* What you have to do
Only the lines from the first one through the line with "---- Strap: each" should be printed, exactly as they appear.

* Collected data
--------------------------------------------------

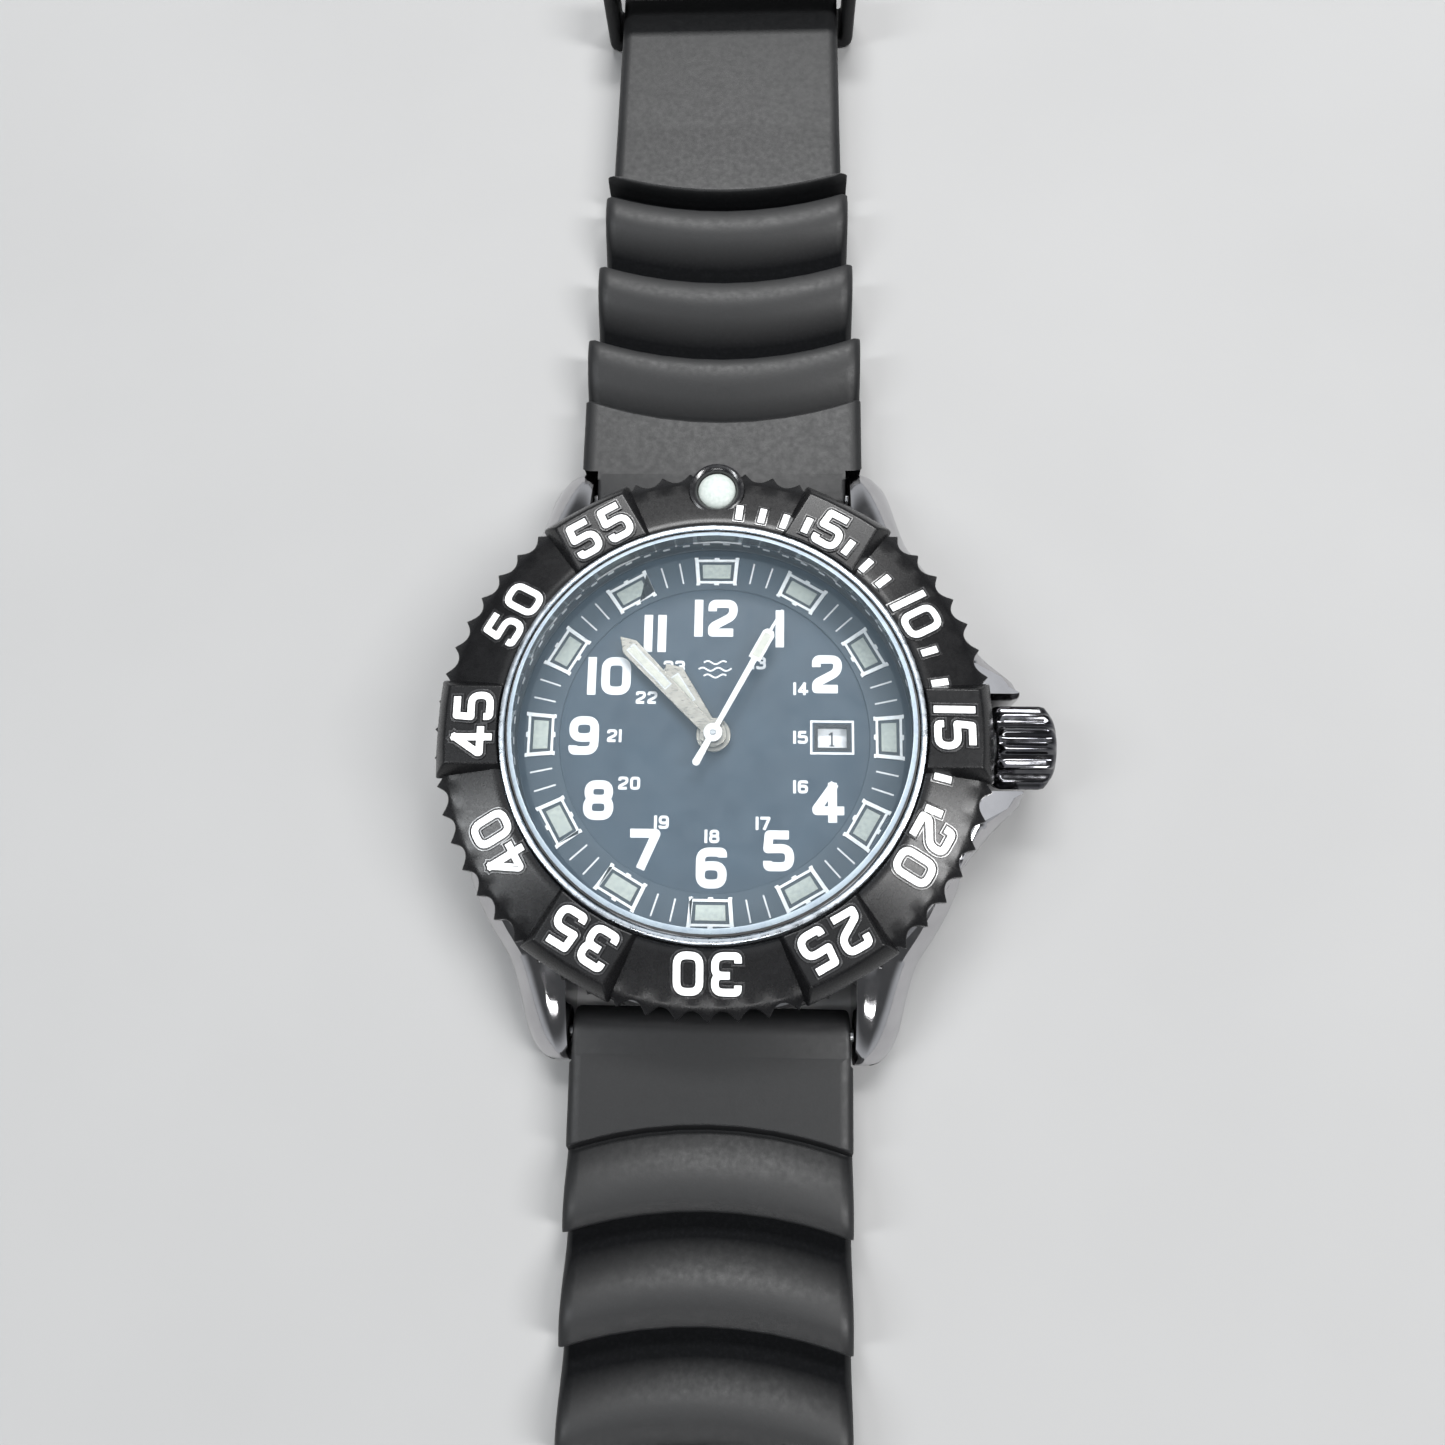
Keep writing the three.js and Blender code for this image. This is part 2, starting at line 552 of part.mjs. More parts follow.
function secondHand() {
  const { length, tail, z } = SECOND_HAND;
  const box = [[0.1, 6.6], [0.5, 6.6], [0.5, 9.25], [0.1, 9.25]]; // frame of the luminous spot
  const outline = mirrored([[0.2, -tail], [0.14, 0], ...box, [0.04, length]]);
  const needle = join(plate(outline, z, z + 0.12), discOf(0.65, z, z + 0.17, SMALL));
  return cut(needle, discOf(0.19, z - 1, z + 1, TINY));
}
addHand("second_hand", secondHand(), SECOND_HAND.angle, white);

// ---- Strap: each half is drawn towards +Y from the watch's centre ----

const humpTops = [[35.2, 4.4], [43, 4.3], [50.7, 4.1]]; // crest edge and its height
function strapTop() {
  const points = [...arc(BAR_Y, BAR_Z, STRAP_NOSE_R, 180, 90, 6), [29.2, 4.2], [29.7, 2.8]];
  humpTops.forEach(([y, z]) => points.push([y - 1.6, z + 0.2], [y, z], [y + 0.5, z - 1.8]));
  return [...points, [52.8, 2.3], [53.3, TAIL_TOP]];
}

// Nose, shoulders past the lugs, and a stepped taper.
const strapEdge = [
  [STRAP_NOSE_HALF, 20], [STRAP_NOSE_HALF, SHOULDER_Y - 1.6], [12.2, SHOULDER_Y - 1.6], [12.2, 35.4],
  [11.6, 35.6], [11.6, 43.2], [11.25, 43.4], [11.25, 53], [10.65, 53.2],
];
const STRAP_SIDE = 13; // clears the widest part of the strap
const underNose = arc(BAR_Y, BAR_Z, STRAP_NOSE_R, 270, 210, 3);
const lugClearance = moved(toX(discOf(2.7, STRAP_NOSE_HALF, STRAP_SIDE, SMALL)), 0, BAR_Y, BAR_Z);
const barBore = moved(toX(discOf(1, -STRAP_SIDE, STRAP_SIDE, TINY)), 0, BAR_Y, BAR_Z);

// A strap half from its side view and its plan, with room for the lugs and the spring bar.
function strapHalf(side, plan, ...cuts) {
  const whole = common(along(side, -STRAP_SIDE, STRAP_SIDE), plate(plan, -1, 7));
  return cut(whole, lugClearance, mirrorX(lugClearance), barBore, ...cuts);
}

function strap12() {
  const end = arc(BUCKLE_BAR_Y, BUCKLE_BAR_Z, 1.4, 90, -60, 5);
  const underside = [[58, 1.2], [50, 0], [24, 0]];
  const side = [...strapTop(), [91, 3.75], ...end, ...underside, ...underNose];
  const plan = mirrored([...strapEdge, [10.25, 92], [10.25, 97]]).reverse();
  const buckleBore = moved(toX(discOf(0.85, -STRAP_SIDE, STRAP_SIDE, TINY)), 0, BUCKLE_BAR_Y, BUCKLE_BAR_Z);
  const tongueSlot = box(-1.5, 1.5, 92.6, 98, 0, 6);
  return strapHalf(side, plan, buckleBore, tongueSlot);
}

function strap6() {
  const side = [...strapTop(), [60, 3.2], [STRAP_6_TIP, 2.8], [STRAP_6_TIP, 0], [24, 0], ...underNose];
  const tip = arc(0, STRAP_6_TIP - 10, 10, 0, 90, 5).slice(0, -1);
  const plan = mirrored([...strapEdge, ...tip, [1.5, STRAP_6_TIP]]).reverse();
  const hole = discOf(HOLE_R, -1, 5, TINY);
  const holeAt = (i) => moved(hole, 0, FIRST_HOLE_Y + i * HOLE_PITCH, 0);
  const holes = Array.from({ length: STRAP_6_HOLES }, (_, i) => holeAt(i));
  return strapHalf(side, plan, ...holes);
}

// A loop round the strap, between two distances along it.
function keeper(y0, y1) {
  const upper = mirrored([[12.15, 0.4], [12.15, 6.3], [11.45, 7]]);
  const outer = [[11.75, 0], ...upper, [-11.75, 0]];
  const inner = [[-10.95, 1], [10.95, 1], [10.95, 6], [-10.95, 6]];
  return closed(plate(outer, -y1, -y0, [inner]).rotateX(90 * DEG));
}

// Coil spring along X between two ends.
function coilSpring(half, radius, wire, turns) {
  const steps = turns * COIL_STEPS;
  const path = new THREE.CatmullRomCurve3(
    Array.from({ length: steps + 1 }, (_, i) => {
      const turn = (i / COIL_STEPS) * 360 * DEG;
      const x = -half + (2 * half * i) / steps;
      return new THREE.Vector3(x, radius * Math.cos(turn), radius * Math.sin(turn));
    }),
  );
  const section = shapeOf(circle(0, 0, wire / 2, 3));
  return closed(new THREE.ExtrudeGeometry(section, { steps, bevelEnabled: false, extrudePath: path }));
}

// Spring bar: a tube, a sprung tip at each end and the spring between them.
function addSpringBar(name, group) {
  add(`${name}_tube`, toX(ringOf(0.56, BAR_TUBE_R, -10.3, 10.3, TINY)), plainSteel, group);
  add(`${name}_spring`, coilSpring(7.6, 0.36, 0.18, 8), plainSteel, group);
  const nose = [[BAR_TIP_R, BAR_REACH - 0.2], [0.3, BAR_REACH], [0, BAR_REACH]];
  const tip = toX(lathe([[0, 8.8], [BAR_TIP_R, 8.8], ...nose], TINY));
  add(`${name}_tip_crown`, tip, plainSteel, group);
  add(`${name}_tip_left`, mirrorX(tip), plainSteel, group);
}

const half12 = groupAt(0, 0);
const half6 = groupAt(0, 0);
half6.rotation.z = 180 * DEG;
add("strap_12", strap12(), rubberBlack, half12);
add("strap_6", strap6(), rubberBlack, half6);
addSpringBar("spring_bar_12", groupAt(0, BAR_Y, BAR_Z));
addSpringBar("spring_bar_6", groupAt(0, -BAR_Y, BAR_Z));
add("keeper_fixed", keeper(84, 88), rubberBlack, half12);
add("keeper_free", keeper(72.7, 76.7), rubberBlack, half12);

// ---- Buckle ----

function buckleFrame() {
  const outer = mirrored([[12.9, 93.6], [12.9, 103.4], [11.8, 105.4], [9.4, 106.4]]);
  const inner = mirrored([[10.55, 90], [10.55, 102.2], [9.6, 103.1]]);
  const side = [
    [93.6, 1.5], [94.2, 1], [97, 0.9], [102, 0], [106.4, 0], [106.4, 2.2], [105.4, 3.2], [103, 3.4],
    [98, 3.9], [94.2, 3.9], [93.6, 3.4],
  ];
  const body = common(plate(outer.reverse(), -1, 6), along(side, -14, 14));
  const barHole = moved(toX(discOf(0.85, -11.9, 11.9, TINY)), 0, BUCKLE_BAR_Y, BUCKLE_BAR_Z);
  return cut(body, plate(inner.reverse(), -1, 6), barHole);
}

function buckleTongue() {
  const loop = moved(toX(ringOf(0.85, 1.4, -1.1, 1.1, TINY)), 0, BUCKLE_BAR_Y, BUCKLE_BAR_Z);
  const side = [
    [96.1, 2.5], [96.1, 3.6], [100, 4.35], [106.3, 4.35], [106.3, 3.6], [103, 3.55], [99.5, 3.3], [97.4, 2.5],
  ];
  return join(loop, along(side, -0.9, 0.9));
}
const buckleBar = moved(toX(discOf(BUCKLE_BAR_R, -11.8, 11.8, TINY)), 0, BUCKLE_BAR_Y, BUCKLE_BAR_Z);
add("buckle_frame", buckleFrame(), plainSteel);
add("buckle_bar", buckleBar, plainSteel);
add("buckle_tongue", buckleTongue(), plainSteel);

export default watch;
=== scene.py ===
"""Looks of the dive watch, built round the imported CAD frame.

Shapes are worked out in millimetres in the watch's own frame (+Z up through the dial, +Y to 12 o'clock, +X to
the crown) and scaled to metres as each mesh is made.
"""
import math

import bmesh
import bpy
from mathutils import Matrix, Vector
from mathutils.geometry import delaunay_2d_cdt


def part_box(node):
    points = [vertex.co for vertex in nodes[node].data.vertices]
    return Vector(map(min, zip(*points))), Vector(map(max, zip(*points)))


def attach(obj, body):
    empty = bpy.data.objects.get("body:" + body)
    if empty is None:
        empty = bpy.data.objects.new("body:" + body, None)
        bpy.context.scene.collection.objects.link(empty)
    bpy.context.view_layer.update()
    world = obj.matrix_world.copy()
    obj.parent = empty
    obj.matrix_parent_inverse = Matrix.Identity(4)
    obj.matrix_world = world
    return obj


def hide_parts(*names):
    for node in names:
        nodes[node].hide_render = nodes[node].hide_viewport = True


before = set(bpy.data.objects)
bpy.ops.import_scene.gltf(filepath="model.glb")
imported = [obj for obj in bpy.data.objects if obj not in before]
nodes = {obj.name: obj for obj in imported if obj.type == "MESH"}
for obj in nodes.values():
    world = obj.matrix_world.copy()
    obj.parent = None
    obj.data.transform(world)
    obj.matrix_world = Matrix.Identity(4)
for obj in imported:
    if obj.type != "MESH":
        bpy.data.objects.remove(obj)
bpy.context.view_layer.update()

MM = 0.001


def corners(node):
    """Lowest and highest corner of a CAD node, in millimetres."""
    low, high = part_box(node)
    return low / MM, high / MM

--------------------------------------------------

* Task result
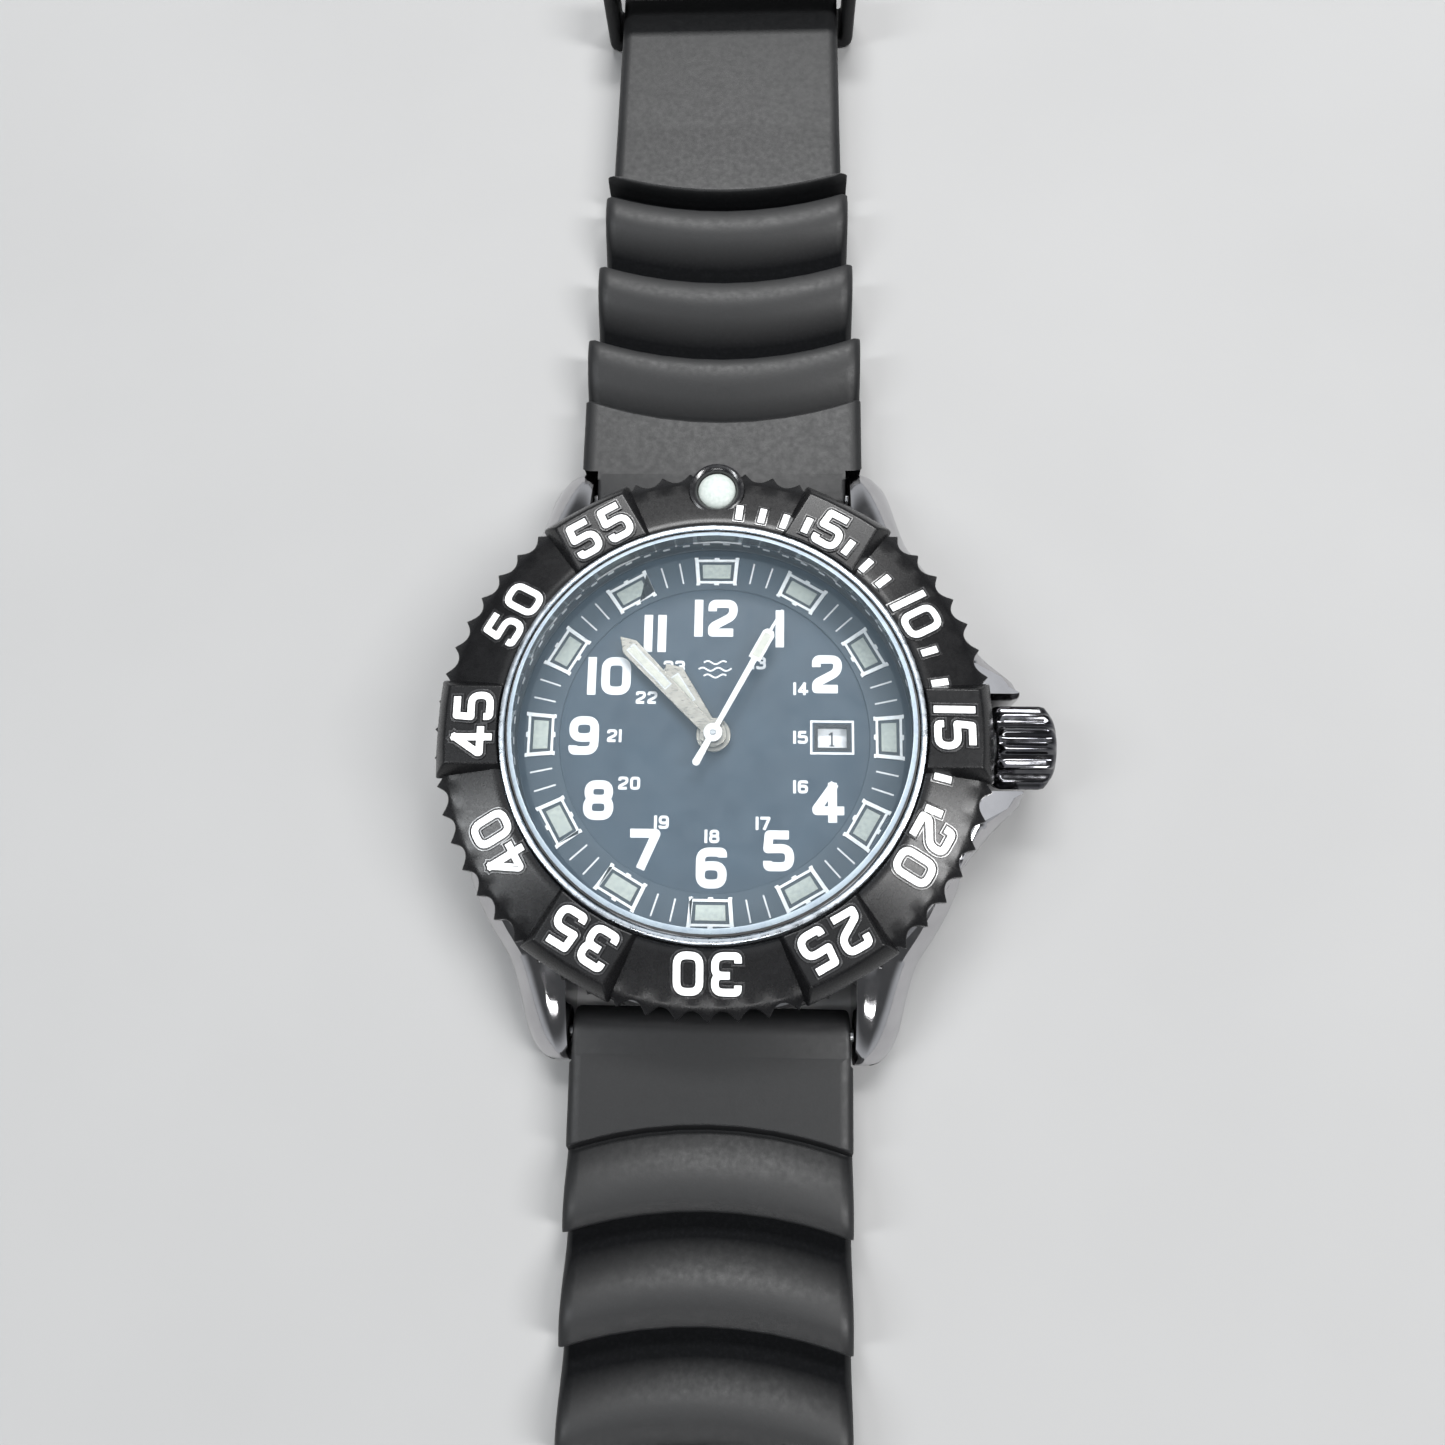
Keep writing the three.js and Blender code for this image. This is part 2, starting at line 552 of part.mjs. More parts follow.
function secondHand() {
  const { length, tail, z } = SECOND_HAND;
  const box = [[0.1, 6.6], [0.5, 6.6], [0.5, 9.25], [0.1, 9.25]]; // frame of the luminous spot
  const outline = mirrored([[0.2, -tail], [0.14, 0], ...box, [0.04, length]]);
  const needle = join(plate(outline, z, z + 0.12), discOf(0.65, z, z + 0.17, SMALL));
  return cut(needle, discOf(0.19, z - 1, z + 1, TINY));
}
addHand("second_hand", secondHand(), SECOND_HAND.angle, white);

// ---- Strap: each half is drawn towards +Y from the watch's centre ----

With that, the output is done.